I decided then that I would buy it and attempt to contact Robert, as I knew he would want it (as I would if it was my plane!). If he didn’t want it, it would make a nice addition to my office decor.
After getting home, I attempted to find Robert on Facebook, but had no luck. I then found the Facebook page for the Wichita EAA Chapter 88 and found several pictures of a Dave Blanton on the Facebook page. Could this be Robert D.? And the DB of N71DB?
I sent a message to Chapter 88 and a few days later I heard from Robert D. “Bob” Blanton, the current owner of N71DB.
He explained that the original Dave Blanton was his father, who passed away in 1998. Bob’s brother, who is also named Dave, is the one I saw on the Chapter 88 Facebook page. Dave senior designed and built N71DB and flew it in 1971 (hence N71DB). Some 300 sets of plans were sold for the Wichawk, but only 30 or so planes were completed. The FAA database currently shows 18 Wichawks registered.
During our conversation, Bob explained that a family friend made three models of the plane in the 1970s, one each for Dave senior, Bob, and Dave junior.

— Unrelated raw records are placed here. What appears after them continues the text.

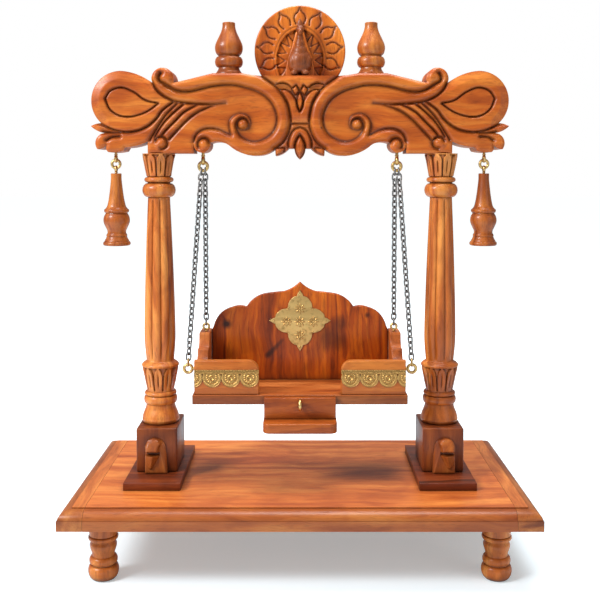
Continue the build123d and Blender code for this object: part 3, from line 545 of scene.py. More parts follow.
# The plank's moulding and the seat's front edge are painted darker below these heights, as painted shade.
PLANK_EDGE, SEAT_EDGE = (PLANK_HIGH - 0.6) * MM, (SEAT_TOP - 0.5) * MM
BASE_WOOD = wood("sheesham_base_plank", "X", "#9C481E", "#C66A2E", "#DC8640", rough=0.36, streaks=0.4,
                 edge_top=PLANK_EDGE, knots=(((-0.095, -0.126, 0.051), 0.016, 0.45),
                                             ((-0.088, -0.126, 0.052), 0.010, 0.4)))
CLEAT_WOOD = wood("sheesham_base_cleat", "Y", "#8C421A", "#BE682E", "#DA8842", rough=0.36,
                  edge_top=PLANK_EDGE, knots=(((-0.2290, -0.126, 0.051), 0.013, 0.55),), shift=(0.1, 0, 0))
SEAT_WOOD = wood("sheesham_seat_boards", "X", "#7C3410", "#A85620", "#C8763A", edge_top=SEAT_EDGE)
STEP_WOOD = wood("sheesham_seat_step", "X", "#6C2A08", "#9C480F", "#C06822")
PANEL_WOOD = wood("sheesham_seat_panels", "X", "#8E4010", "#B25C1A", "#CC7A30", streaks=0.35)
SIDE_WOOD = wood("sheesham_seat_sides", "Z", "#863D14", "#B86128", "#D68143")
# The backrest has a knot at each side, a dark patch and a slanting row of small dark marks.
BACK_Y = span("backrest")[0][1] * MM
BACK_MARKS = [((0.0021 * i - 0.0370, BACK_Y, 0.2072 + 0.0022 * i), 0.0046 - 0.0002 * i, 0.75 - 0.04 * i)
              for i in range(9)]
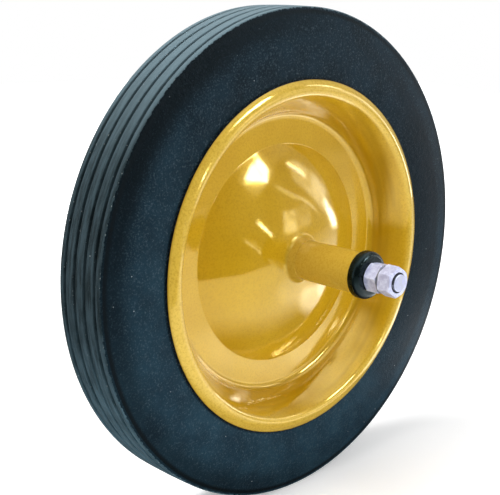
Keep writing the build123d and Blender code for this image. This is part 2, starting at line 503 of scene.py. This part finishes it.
def flash_tree():
    """Leaves small slivers of flash here and there along ring paths."""
    sizes = {"Spacing": "Float", "Thickness": "Float", "Length": "Float", "Share": "Float", "Seed": "Int"}
    tree, given = node_tree("slivers of flash along rings", sizes)
    paths = add(tree, "GeometryNodeMeshToCurve", {"Mesh": given["Geometry"]})
    dividing = {"Curve": paths, "Length": given["Spacing"]}
    points = add(tree, "GeometryNodeCurveToPoints", dividing, mode="LENGTH")
    chance = {6: given["Share"], 8: given["Seed"]}
    chosen = add(tree, "FunctionNodeRandomValue", chance, data_type="BOOLEAN").outputs[3]
    others = add(tree, "FunctionNodeBooleanMath", {0: chosen}, operation="NOT")
    sparse = add(tree, "GeometryNodeDeleteGeometry", {"Geometry": points, "Selection": others})
    stray = {0: (-FLASH_STRAY,) * 3, 1: (FLASH_STRAY,) * 3, 8: given["Seed"]}
    shift = add(tree, "FunctionNodeRandomValue", stray, data_type="FLOAT_VECTOR")
    moved = add(tree, "GeometryNodeSetPosition", {"Geometry": sparse, "Offset": shift})
    thick, length = given["Thickness"], given["Length"]
    largest = add(tree, "ShaderNodeCombineXYZ", {0: thick, 1: thick, 2: length})
    smallest = add(tree, VECTOR_MATH, {0: largest, 1: LEAST_SLIVER}, operation="MULTIPLY")
    between = {0: smallest, 1: largest, 8: given["Seed"]}
    scale = add(tree, "FunctionNodeRandomValue", between, data_type="FLOAT_VECTOR")
    bead = add(tree, "GeometryNodeMeshIcoSphere", {"Radius": 0.5, "Subdivisions": 2})
    placing = {"Points": moved, "Instance": bead, "Rotation": points.outputs["Rotation"], "Scale": scale}
    return finish(tree, add(tree, "GeometryNodeInstanceOnPoints", placing), given)


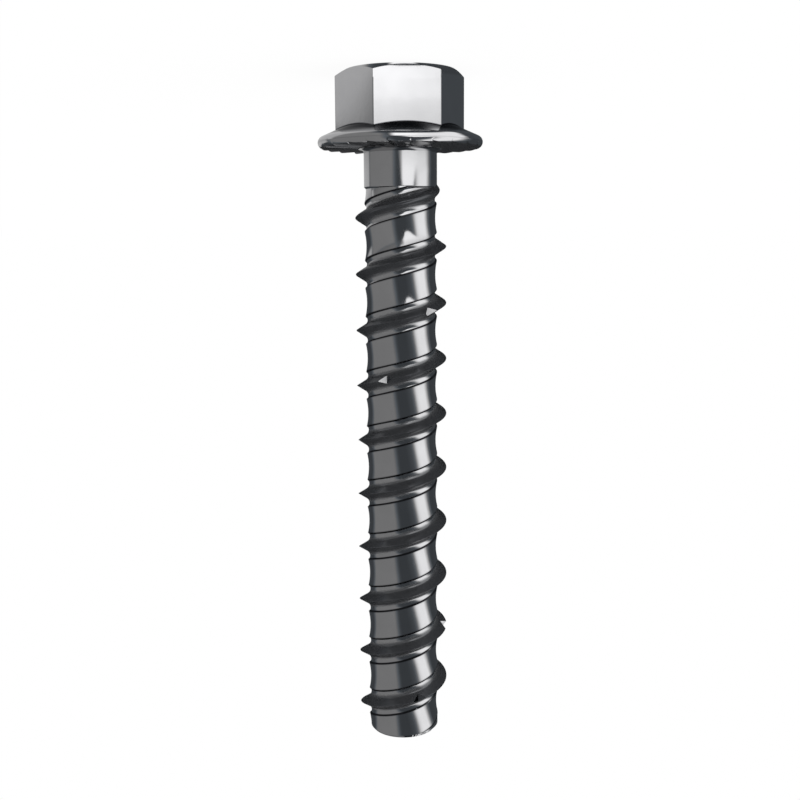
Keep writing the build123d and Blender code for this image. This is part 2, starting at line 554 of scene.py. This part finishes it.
# How matte the steel is
MATTE_FLANK = 0.46  # under full painted shade
FLANK_END = 1.3  # off the crest
MATTE_UNDER_FLANGE = 0.25
MATTE_SHADED_NOTCH = 0.5

# Numbers of the notches with painted shade: one on both faces, the other before its bottom
SHADED_NOTCH = 7
HALF_SHADED_NOTCH = 2


def mark_finish_and_painted_shade(mesh, surface):
    """Marks painted shade, the matte faces and the bare cut faces, for the steel's material to read.

    The painted shade is a dark colour on the rolled flanks and creases, in the corner under the hexagon,
    under the flange and on the round beside the shank, on the tip's chamfer, and in one notch and on one
    face of another. The other notches are bare cut faces without it.
    """
    # Painted shade: a dark colour in the creases and recesses and on the flanks, which darkens their
    # reflections
    rolled_painted_shade = value_at(PAINTED_SHADE_OFF_CREST, np.abs(off_crest(surface.corners)))
    flange_painted_shade = value_at(PAINTED_SHADE_ON_FLANGE, np.hypot(surface.corners[:, 0], surface.corners[:, 1]))
    painted_shade = np.where(surface.thread, rolled_painted_shade, 0.0)
    painted_shade = np.where(surface.flange_top, flange_painted_shade, painted_shade)
    painted_shade = np.where(surface.under_flange, PAINTED_SHADE_UNDER_FLANGE, painted_shade)
    painted_shade = np.where(surface.under_head, PAINTED_SHADE_UNDER_HEAD, painted_shade)
    painted_shade = np.where(surface.tip_edge, PAINTED_SHADE_ON_TIP_EDGE, painted_shade)
    painted_shade = np.where(surface.cut, 1.0, painted_shade)

    # Painted shade in the notches: dark colour on both faces of one notch and on the face before the
    # bottom of another; the rest are bare
    notch, past_bottom = nearest_notch(surface.centres)
    polished_shaded = (notch == SHADED_NOTCH) & past_bottom | (notch == HALF_SHADED_NOTCH) & ~past_bottom
    bare = surface.cut & ~polished_shaded & (notch != SHADED_NOTCH)
    flank = surface.thread & (np.abs(off_crest(surface.centres)) < FLANK_END)
    matte = np.where(flank, rolled_painted_shade * MATTE_FLANK, 0.0)
    matte = np.where(surface.under_flange, MATTE_UNDER_FLANGE, matte)
    matte = np.where(surface.cut & ~polished_shaded, MATTE_SHADED_NOTCH, matte)
    matte = np.where(bare, 1.0, matte)
    for name, values in (("painted_shade", painted_shade), ("cut", bare), ("matte", matte)):
        made = mesh.attributes.new(name, "FLOAT", "CORNER")
        made.data.foreach_set("value", np.asarray(values, float))


def true_normals(mesh, surface):
    """Gives the shank and the thread the normals of the surfaces that their facets stand for."""
    # Just inside each face, so that the normals of two faces differ where an edge is sharp
    inside = blend(surface.corners, surface.centres, 0.1)
    normals = np.where(surface.thread[:, None], rolled_normals(inside), 0.0)
    normals = np.where(surface.shank[:, None], inside * (1, 1, 0), normals)
    lengths = np.linalg.norm(normals, axis=1, keepdims=True)
    normals = normals / np.where(lengths > 0, lengths, 1)
    mesh.normals_split_custom_set(normals.tolist())


screw = rolled_length()
combine(screw, tip_cutter(), "DIFFERENCE")
combine(screw, notch_cutters(), "DIFFERENCE")
combine(screw, head_and_shank(), "UNION")
screw.name = "screw"
smooth(screw, 30)
screw_surface = Surface(screw.data)
mark_finish_and_painted_shade(screw.data, screw_surface)
true_normals(screw.data, screw_surface)


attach(screw, "root")
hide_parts("concrete_screw")


# Camera, which stands the picture on its head because the screw stands on its own

EYE_HEIGHT = 21.73
EYE_DISTANCE = 151.775
EYE_ANGLE = 276.96
AXIS_OFF_CENTRE = 0.254
PITCH_DOWN = radians(8.371)
ROLL = radians(-0.37986)


def look_from_the_photograph():
    towards = Vector((cos(radians(EYE_ANGLE)), sin(radians(EYE_ANGLE)), 0))
    right = Vector((towards.y, -towards.x, 0))
    place = towards * EYE_DISTANCE - right * AXIS_OFF_CENTRE + Vector((0, 0, EYE_HEIGHT))
    ahead = -towards * cos(PITCH_DOWN) + Vector((0, 0, sin(PITCH_DOWN)))
    down = towards * sin(PITCH_DOWN) + Vector((0, 0, cos(PITCH_DOWN)))
    across = right * cos(ROLL) - down * sin(ROLL)
    below = right * sin(ROLL) + down * cos(ROLL)
    data = bpy.data.cameras.new("camera")
    data.lens = 50
    data.sensor_width = 36
    data.clip_start = 0.005
    data.clip_end = 20
    camera = bpy.data.objects.new("camera", data)
    bpy.context.scene.collection.objects.link(camera)
    axes = Matrix((across, -below, -ahead)).transposed()
    camera.matrix_world = Matrix.Translation(place * MM) @ axes.to_4x4()
    bpy.context.scene.camera = camera


look_from_the_photograph()


# Steel

STEEL_COLOUR = (0.56, 0.56, 0.57, 1)
CUT_COLOUR = (0.64, 0.64, 0.65, 1)
# Dark colour of the painted shade
PAINTED_SHADE_COLOUR = (0.06, 0.063, 0.069, 1)
STEEL_EDGE_TINT = (1, 1, 1, 1)
# Dimmed edge tint of the reflections under the painted shade
PAINTED_SHADE_EDGE_TINT = (0.3, 0.3, 0.3, 1)
POLISHED_ROUGHNESS = (0.09, 0.12)
MATTE_ROUGHNESS = 0.3
MATTE_METALLIC = 0.2


def bright_steel():
    """Polished steel, with painted shade, a dark colour in its creases, recesses and flanks, and matte
    faces where it was cut.
    """
    material = bpy.data.materials.new("bright_steel")
    material.use_nodes = True
    nodes, links = material.node_tree.nodes, material.node_tree.links
    surface = nodes["Principled BSDF"]
    place = nodes.new("ShaderNodeTexCoord")

    def marked(name):
        mark = nodes.new("ShaderNodeAttribute")
        mark.attribute_name = name
        return mark.outputs["Fac"]

    def mixed(kind, share, before, after):
        mix = nodes.new("ShaderNodeMix")
        mix.data_type = kind
        links.new(share, mix.inputs["Factor"])
        for socket, value in (("A", before), ("B", after)):
            if isinstance(value, bpy.types.NodeSocket):
                links.new(value, mix.inputs[socket])
            else:
                mix.inputs[socket].default_value = value
        return mix.outputs["Result"]

    def mottle(scale, detail, low, high):
        noise = nodes.new("ShaderNodeTexNoise")
        noise.inputs["Scale"].default_value = scale
        noise.inputs["Detail"].default_value = detail
        links.new(place.outputs["Object"], noise.inputs["Vector"])
        spread = nodes.new("ShaderNodeMapRange")
        spread.inputs["From Min"].default_value = 0.3
        spread.inputs["From Max"].default_value = 0.7
        spread.inputs["To Min"].default_value = low
        spread.inputs["To Max"].default_value = high
        links.new(noise.outputs["Fac"], spread.inputs["Value"])
        return spread.outputs["Result"]

    # Painted shade: the steel turns to a dark colour where the mesh is marked
    with_painted_shade = mixed("RGBA", marked("painted_shade"), STEEL_COLOUR, PAINTED_SHADE_COLOUR)
    colour = mixed("RGBA", marked("cut"), with_painted_shade, CUT_COLOUR)
    shade = nodes.new("ShaderNodeHueSaturation")
    links.new(colour, shade.inputs["Color"])
    links.new(mottle(350, 3, 0.97, 1.03), shade.inputs["Value"])
    links.new(shade.outputs["Color"], surface.inputs["Base Color"])

    # Painted shade also dims the edge tint of the reflections
    edge_tint = mixed("RGBA", marked("painted_shade"), STEEL_EDGE_TINT, PAINTED_SHADE_EDGE_TINT)
    links.new(edge_tint, surface.inputs["Specular Tint"])

    roughness = mixed("FLOAT", marked("matte"), mottle(500, 3, *POLISHED_ROUGHNESS), MATTE_ROUGHNESS)
    links.new(roughness, surface.inputs["Roughness"])
    links.new(mixed("FLOAT", marked("matte"), 1.0, MATTE_METALLIC), surface.inputs["Metallic"])

    bump = nodes.new("ShaderNodeBump")
    bump.inputs["Strength"].default_value = 0.03
    bump.inputs["Distance"].default_value = 0.00005
    links.new(mottle(900, 2, 0, 1), bump.inputs["Height"])
    links.new(bump.outputs["Normal"], surface.inputs["Normal"])
    return material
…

Dave senior’s office was burglarized around 1990 and his model, along with several other items, was stolen. The family thought they would never see the model again.
How it made its way to Tennessee and into my path is still partly a mystery, but I was able to get some information. I talked with the owner of the antique booth, who said she thought her step dad, who lived in Arkansas, bought the model many years ago at a flea market and had it until he passed away a few years ago.
In our conversation, Bob asked if I was planning to attend Oshkosh this year. I normally attend Oshkosh with a large group of family and friends, but none could go this year so I made a solo trip. I met up with Bob and his family on Wednesday, July 28, and returned the long-lost model. Bob said his grandson soloed N71DB last year so he plans to give the model to him.